Cuando los mundiales eran una aventura de la infancia

Creo que siempre nos acordaremos de los balones de nuestra vida --hasta que te los quitaban los municipales Julián y Fidel después de romper un cristal-- y de dónde jugábamos al fútbol en los recreos de la escuela o en las tardes sin clases. El fútbol, ahora que a un viernes de rebajas le tenemos que llamar black friday, puede llegar a ser la apariencia más brutal del capitalismo en la que unos empresarios con más ansias de poder se construyen un estadio donde trajinan con el mundo ofreciendo aperitivos y bebidas gratis en momentos de descanso.

En teoría es utilizar el deporte, el fútbol en este caso, para conseguir unos objetivos que nada tienen que ver con la ética ni la deportividad. Es cuando el pueblo está chillando y aplaudiendo los pases y los goles y el empresario anotando en su agenda el golpe que acaba de dar, sea a una empresa particular o al propio Estado. Hasta en El Arcángel hemos asistido invitados a esos corrillos del poder, previa corbata, donde lo que percibías era sólo una mejor visión del estadio y acceso a aperitivos y cervezas gratis. El capitalismo y su corrosiva ansia de poder estaba en la oscuridad. Afortunadamente. Porque si de niños nos hubiera atraído más un talonario que el balón el milagro mundial de un partido de fútbol no hubiera escrito para la historia los episodios de esos campos, esas playas y esos espacios abandonados donde niños que sólo relamían la pobreza consiguieron que alguien los fichase para llevarlos a pisar césped. Afortunadamente, creemos que el mundo juega a un fútbol que lleva inscrita la palabra deporte, aunque a su alrededor pululen todos los desatinos humanos posibles, desde los espacios de apuestas donde el vicio puede amargar la ilusión hasta un excesivo lamento por la pérdida de tu equipo. Luego, está el interés de un país por lavar ante la historia sus desatinos en justicia, en igualdad de sexos y en actuaciones sociales por lo que consigue como un permiso que le permite levantar los estadios y graderíos necesarios para convocar equipos y aficionados que propaguen por el mundo la alegría del fútbol. Por ejemplo en Qatar.

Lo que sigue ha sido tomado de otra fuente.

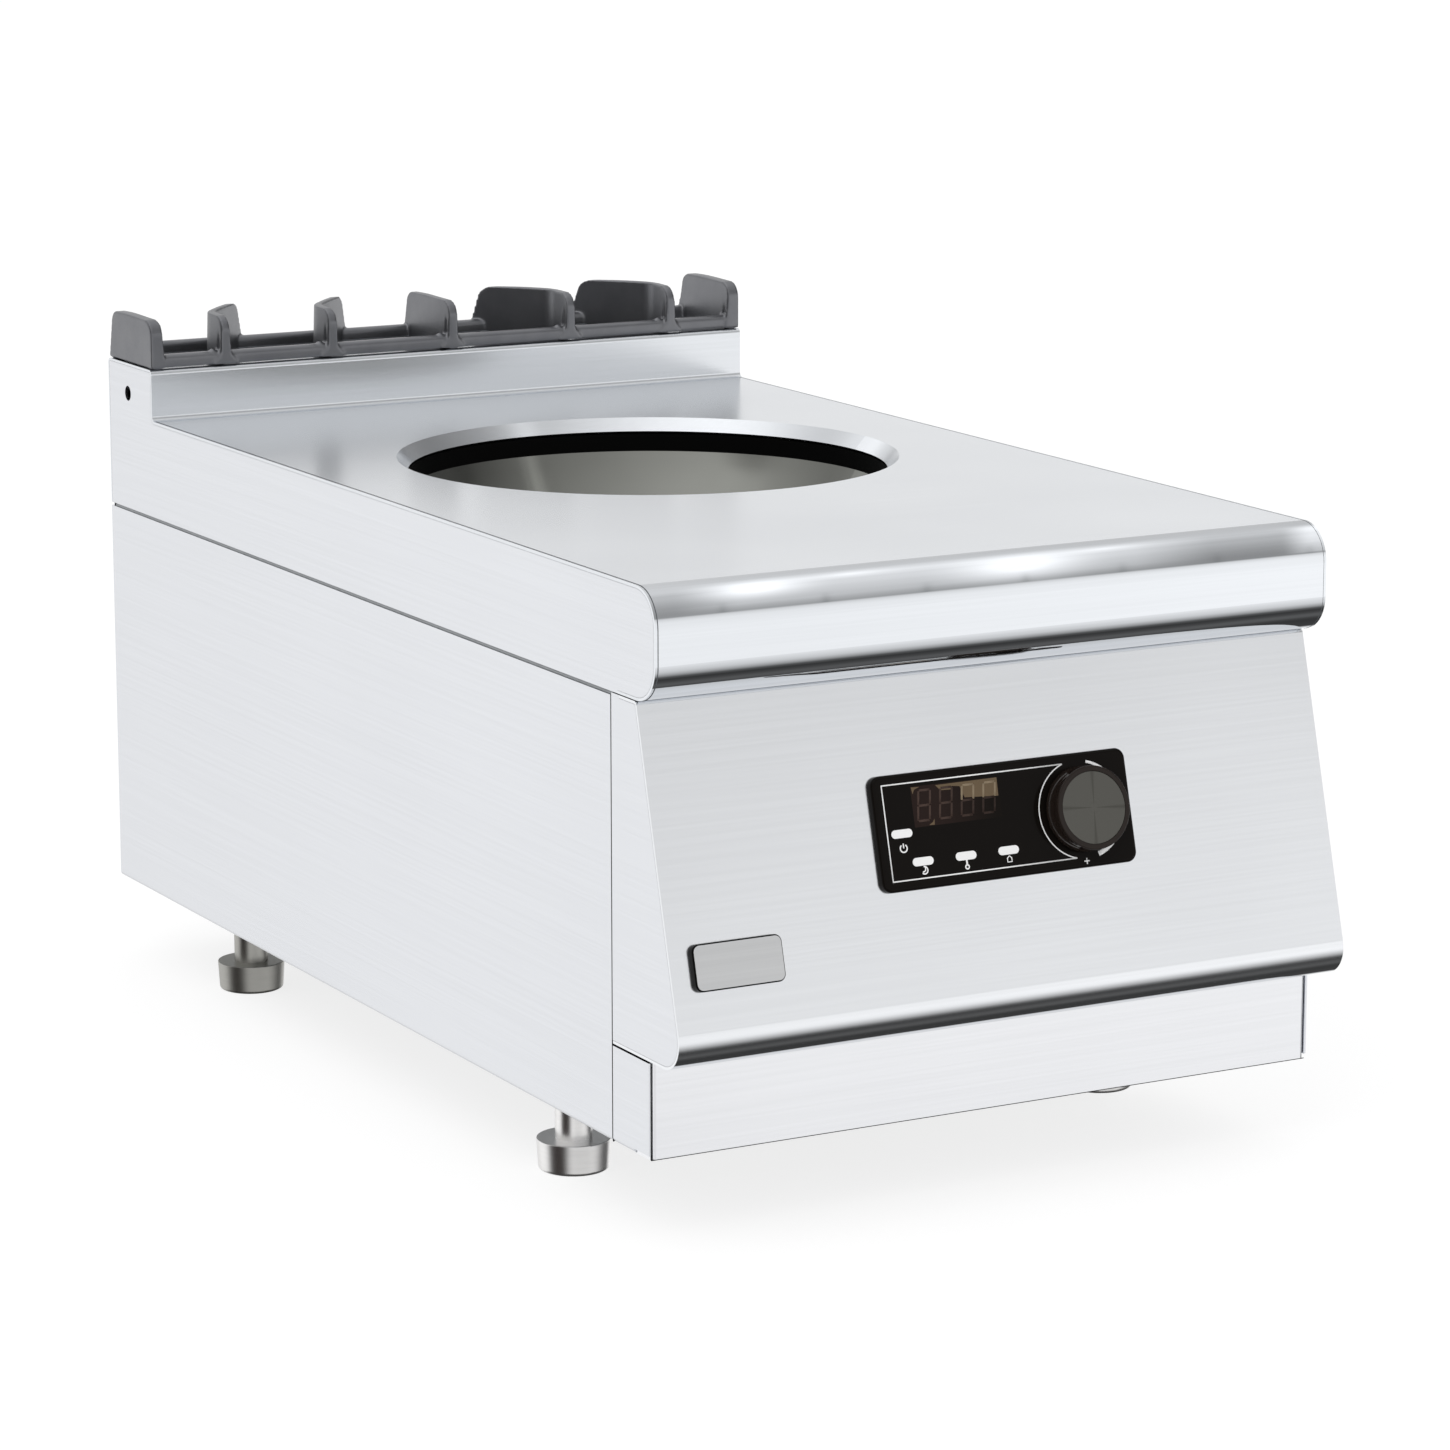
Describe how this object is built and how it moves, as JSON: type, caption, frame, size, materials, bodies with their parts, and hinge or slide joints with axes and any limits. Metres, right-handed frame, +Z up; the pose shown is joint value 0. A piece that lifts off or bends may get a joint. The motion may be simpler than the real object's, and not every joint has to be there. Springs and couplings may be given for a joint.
{
  "type": "induction wok range",
  "caption": "Countertop induction wok range: round glass-ceramic well in a steel worktop, slanted control fascia, cast grate over the rear air outlet, levelling feet.",
  "frame": {"origin": "on the floor, in the middle of the width and of the depth, under the levelling feet", "axes": "+X to the right of a cook who faces the control panel, +Y to the back, +Z up"},
  "size_m": [0.4, 0.73, 0.4003],
  "materials": {
    "stainless": "satin brushed stainless steel sheet, grain along the length of each panel",
    "stainless_inner": "plain mill finish stainless or galvanised steel sheet, hidden",
    "zinc_steel": "zinc plated steel hardware",
    "glass_ceramic": "opaque black glass-ceramic, gloss",
    "seal_rubber": "black silicone, matt",
    "grate_cast": "grey cast metal, fine cast skin with a satin sheen",
    "foot_metal": "turned stainless steel, satin",
    "copper_winding": "lacquered copper litz winding",
    "ferrite": "dark grey sintered ferrite",
    "black_moulding": "black moulded plastic, fine matt texture",
    "grey_moulding": "light grey heat resistant moulding",
    "panel_gloss": "black gloss panel with white print",
    "knob_gloss": "black gloss moulding",
    "spun_metal": "spun metal face, fine rings",
    "lens_white": "milky white light window",
    "circuit_board": "green solder mask over glass-fibre laminate",
    "aluminium": "plain extruded aluminium",
    "badge_metal": "bare satin metal plate with a soft rounded edge",
    "capacitor_can": "drawn aluminium can",
    "brass_part": "nickel plated brass"
  },
  "bodies": {
    "body": {"worktop": "stainless", "worktop_end_left": "stainless", "worktop_end_right": "stainless", "flue_duct": "stainless_inner", "bowl_seal": "seal_rubber", "wok_bowl": "glass_ceramic", "bowl_support_ring": "stainless_inner", "support_posts": "zinc_steel", "support_nuts": "zinc_steel", "induction_coil": "copper_winding", "coil_carrier": "grey_moulding", "ferrite_bars": "ferrite", "temperature_sensor": "grey_moulding", "side_panel_left": "stainless", "side_panel_right": "stainless", "side_rail_left": "stainless_inner", "side_rail_right": "stainless_inner", "rear_panel": "stainless", "rear_panel_screws": "zinc_steel", "base_plate": "stainless_inner", "intake_guard": "zinc_steel", "fan_screws": "zinc_steel", "fan_frame": "black_moulding", "fascia": "stainless", "fascia_cheek_left": "stainless", "fascia_cheek_right": "stainless", "plinth": "stainless", "plinth_return_left": "stainless", "plinth_return_right": "stainless", "control_panel_cover": "panel_gloss", "led_lenses": "lens_white", "display_module": "black_moulding", "control_board": "circuit_board", "control_box": "black_moulding", "encoder_body": "zinc_steel", "badge_plate": "badge_metal", "generator_tray": "stainless_inner", "heat_sink": "aluminium", "power_modules": "black_moulding", "board_spacers": "brass_part", "power_board": "circuit_board", "capacitors": "capacitor_can", "line_choke": "copper_winding", "terminal_block": "grey_moulding", "cable_gland": "black_moulding", "gland_nut": "black_moulding", "gland_locknut": "black_moulding", "earth_stud": "zinc_steel", "foot_sockets": "zinc_steel"},
    "encoder": {"encoder_rotor": "grey_moulding"},
    "knob": {"knob_shaft": "zinc_steel", "knob_body": "knob_gloss", "knob_face": "spun_metal"},
    "fan": {"fan_rotor": "black_moulding"},
    "foot_front_left": {"foot_front_left": "foot_metal"},
    "foot_front_right": {"foot_front_right": "foot_metal"},
    "foot_rear_left": {"foot_rear_left": "foot_metal"},
    "foot_rear_right": {"foot_rear_right": "foot_metal"},
    "grate": {"flue_grate": "grate_cast"}
  },
  "joints": [
    {"name": "knob_turn", "type": "hinge", "parent": "body", "child": "encoder", "pos_m": [0.0465, -0.34166, 0.20385], "axis": [0, -0.9649, 0.2627], "continuous": true},
    {"name": "knob_push", "type": "slide", "parent": "encoder", "child": "knob", "axis": [0, 0.9649, -0.2627], "range_m": [0, 0.0008], "stiffness_N_per_m": 3000, "springref_m": -0.0015},
    {"name": "fan_spin", "type": "hinge", "parent": "body", "child": "fan", "pos_m": [0, -0.11, 0.06], "axis": [0, 0, 1], "continuous": true},
    {"name": "grate_lift", "type": "slide", "parent": "body", "child": "grate", "axis": [0, 0, 1], "range_m": [0, 0.06]},
    {"name": "foot_front_left_level", "type": "slide", "parent": "body", "child": "foot_front_left", "axis": [0, 0, 1], "range_m": [0, 0.02]},
    {"name": "foot_front_right_level", "type": "slide", "parent": "body", "child": "foot_front_right", "axis": [0, 0, 1], "range_m": [0, 0.02]},
    {"name": "foot_rear_left_level", "type": "slide", "parent": "body", "child": "foot_rear_left", "axis": [0, 0, 1], "range_m": [0, 0.02]},
    {"name": "foot_rear_right_level", "type": "slide", "parent": "body", "child": "foot_rear_right", "axis": [0, 0, 1], "range_m": [0, 0.02]}
  ]
}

En eso estamos ahora, en ese momento del año en que el sudor del fútbol se cura con aire acondicionado y el calor de los estadios con viento de temporada y tecnología de refrigeración. Un mundial de fútbol siempre nos ha pillado en verano, de chicos yendo a El Viso a por la televisión, en blanco y negro, de don Manuel el cura, que nos dejaba que la viéramos en su casa, con permiso de su sirvienta Isabel; y de grandes, ya con tele propia, aunque casi siempre para ver los partidos te hayas tenido que ir al bar.

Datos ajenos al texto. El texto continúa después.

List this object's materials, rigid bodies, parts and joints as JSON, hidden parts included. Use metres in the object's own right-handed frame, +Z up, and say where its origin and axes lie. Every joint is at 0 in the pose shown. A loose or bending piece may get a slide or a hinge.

De todas maneras, los mundiales siempre han sido una aventura, con o sin Naranjito, donde los futbolistas se echaban novia por la tele. Me acuerdo del Mundial del 82, el primero que organizó España, que a mí me pilló con trabajo –redactor en La Voz de Córdoba— y con la necesidad de buscar un lugar donde disfrutar de la luna de miel de recién casado. En Puerto de la Cruz de Tenerife me alquilé un apartamento y una televisión portátil para ver un mundial donde España fue casi sólo anfitriona.

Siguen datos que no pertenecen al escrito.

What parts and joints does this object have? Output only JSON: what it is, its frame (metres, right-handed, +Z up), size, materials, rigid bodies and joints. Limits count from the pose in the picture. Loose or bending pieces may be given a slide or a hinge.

Lo del 2010 es otro mundo. Pero nos pilló siendo ya grandes, no como cuando éramos muchachos que hacíamos bolas y jugábamos al fútbol en la ermita, ese espacio que congregaba por las tardes a medio pueblo: a quienes iban a rezar a la ermita, a las mujeres que llenaban sus cántaros de agua, a los pastores que recogían sus ovejas y a los muchachos que acabábamos de echar el partido de fútbol mientras nos tomábamos la merendilla de una pastilla de chocolate o de un cacho de pan con aceite y azúcar. Fueron aquellos primeros balones de nuestra vida, con los que jugó al fútbol toda nuestra niñez. Cuando los mundiales eran una aventura de la infancia.